Objective: Restate, exactly and only, the lines from the first through the line containing "flange_edge_r = 0.4; // [0.2:0.05:0.6]".

Available data:
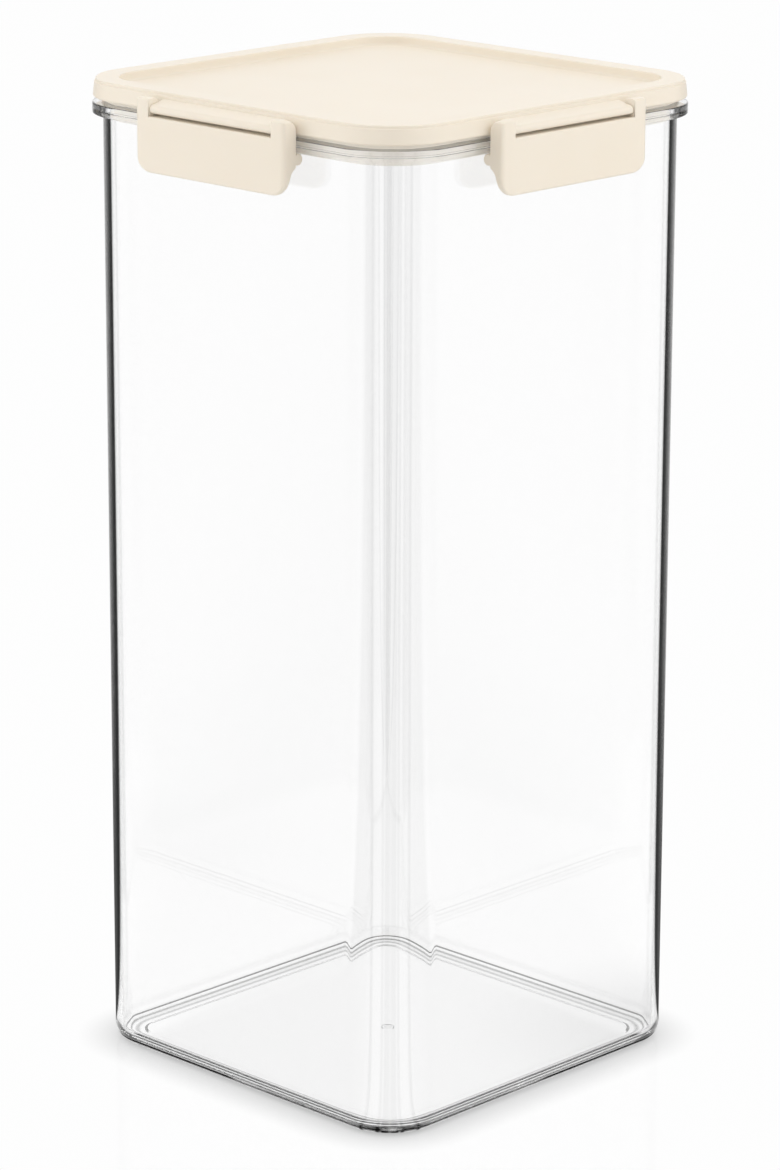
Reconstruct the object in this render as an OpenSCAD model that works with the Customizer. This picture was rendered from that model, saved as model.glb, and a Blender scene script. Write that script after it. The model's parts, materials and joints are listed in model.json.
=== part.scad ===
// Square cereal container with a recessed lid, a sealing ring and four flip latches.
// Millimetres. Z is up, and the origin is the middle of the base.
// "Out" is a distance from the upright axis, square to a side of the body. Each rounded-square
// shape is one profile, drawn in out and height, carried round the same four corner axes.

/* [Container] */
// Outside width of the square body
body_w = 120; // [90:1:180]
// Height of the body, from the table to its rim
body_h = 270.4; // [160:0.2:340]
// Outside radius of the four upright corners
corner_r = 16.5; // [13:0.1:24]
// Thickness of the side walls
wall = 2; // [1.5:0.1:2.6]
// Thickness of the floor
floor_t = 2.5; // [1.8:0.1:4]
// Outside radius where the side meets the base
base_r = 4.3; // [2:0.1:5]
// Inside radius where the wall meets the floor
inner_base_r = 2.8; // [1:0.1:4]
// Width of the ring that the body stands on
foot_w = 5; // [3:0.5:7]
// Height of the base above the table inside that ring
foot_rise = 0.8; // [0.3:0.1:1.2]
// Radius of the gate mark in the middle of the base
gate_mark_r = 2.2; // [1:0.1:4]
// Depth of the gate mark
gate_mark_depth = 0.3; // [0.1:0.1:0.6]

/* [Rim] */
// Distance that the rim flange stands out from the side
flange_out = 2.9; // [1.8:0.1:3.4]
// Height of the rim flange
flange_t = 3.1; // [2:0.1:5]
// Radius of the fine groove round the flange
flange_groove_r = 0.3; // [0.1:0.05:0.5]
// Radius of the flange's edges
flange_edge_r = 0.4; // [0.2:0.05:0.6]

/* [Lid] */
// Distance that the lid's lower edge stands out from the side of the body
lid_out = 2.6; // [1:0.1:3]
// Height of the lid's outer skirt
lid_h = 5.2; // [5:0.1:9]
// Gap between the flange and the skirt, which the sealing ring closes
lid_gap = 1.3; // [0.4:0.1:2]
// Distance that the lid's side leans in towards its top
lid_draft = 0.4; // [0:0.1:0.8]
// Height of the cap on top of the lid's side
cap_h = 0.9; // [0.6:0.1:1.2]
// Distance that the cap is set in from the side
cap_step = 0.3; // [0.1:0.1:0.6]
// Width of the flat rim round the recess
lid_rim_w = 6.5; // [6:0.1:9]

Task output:
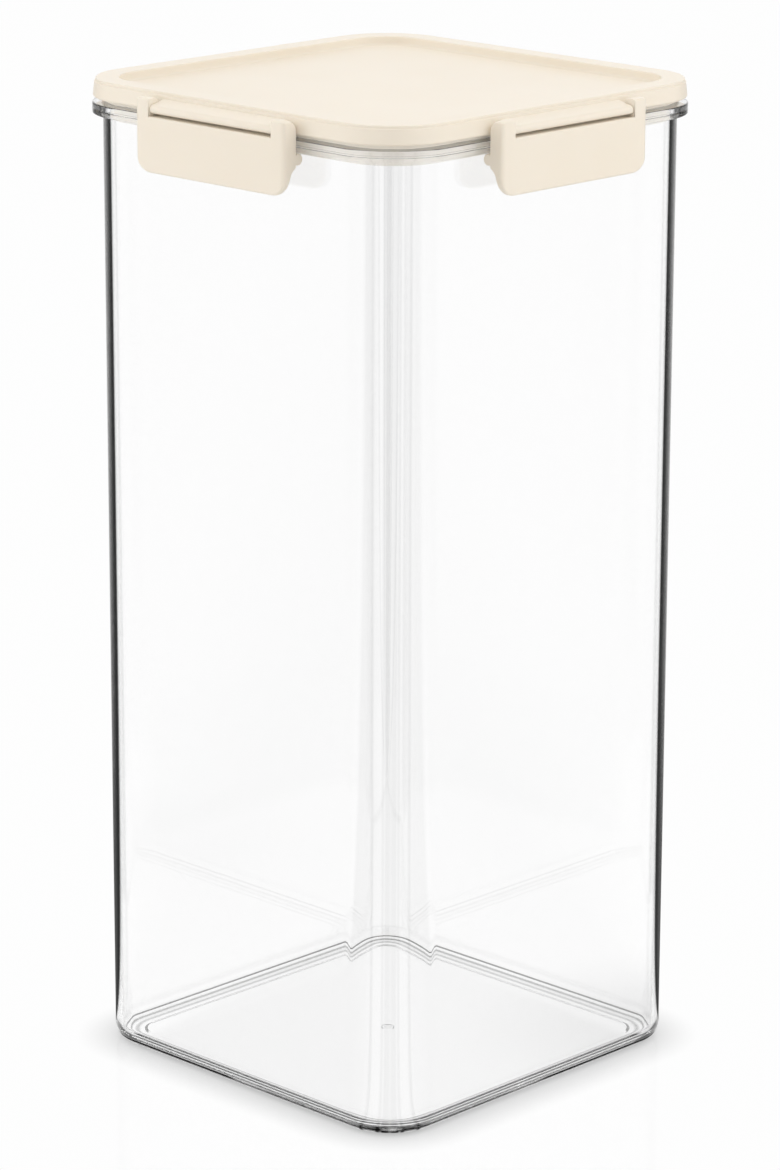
Reconstruct the object in this render as an OpenSCAD model that works with the Customizer. This picture was rendered from that model, saved as model.glb, and a Blender scene script. Write that script after it. The model's parts, materials and joints are listed in model.json.
=== part.scad ===
// Square cereal container with a recessed lid, a sealing ring and four flip latches.
// Millimetres. Z is up, and the origin is the middle of the base.
// "Out" is a distance from the upright axis, square to a side of the body. Each rounded-square
// shape is one profile, drawn in out and height, carried round the same four corner axes.

/* [Container] */
// Outside width of the square body
body_w = 120; // [90:1:180]
// Height of the body, from the table to its rim
body_h = 270.4; // [160:0.2:340]
// Outside radius of the four upright corners
corner_r = 16.5; // [13:0.1:24]
// Thickness of the side walls
wall = 2; // [1.5:0.1:2.6]
// Thickness of the floor
floor_t = 2.5; // [1.8:0.1:4]
// Outside radius where the side meets the base
base_r = 4.3; // [2:0.1:5]
// Inside radius where the wall meets the floor
inner_base_r = 2.8; // [1:0.1:4]
// Width of the ring that the body stands on
foot_w = 5; // [3:0.5:7]
// Height of the base above the table inside that ring
foot_rise = 0.8; // [0.3:0.1:1.2]
// Radius of the gate mark in the middle of the base
gate_mark_r = 2.2; // [1:0.1:4]
// Depth of the gate mark
gate_mark_depth = 0.3; // [0.1:0.1:0.6]

/* [Rim] */
// Distance that the rim flange stands out from the side
flange_out = 2.9; // [1.8:0.1:3.4]
// Height of the rim flange
flange_t = 3.1; // [2:0.1:5]
// Radius of the fine groove round the flange
flange_groove_r = 0.3; // [0.1:0.05:0.5]
// Radius of the flange's edges
flange_edge_r = 0.4; // [0.2:0.05:0.6]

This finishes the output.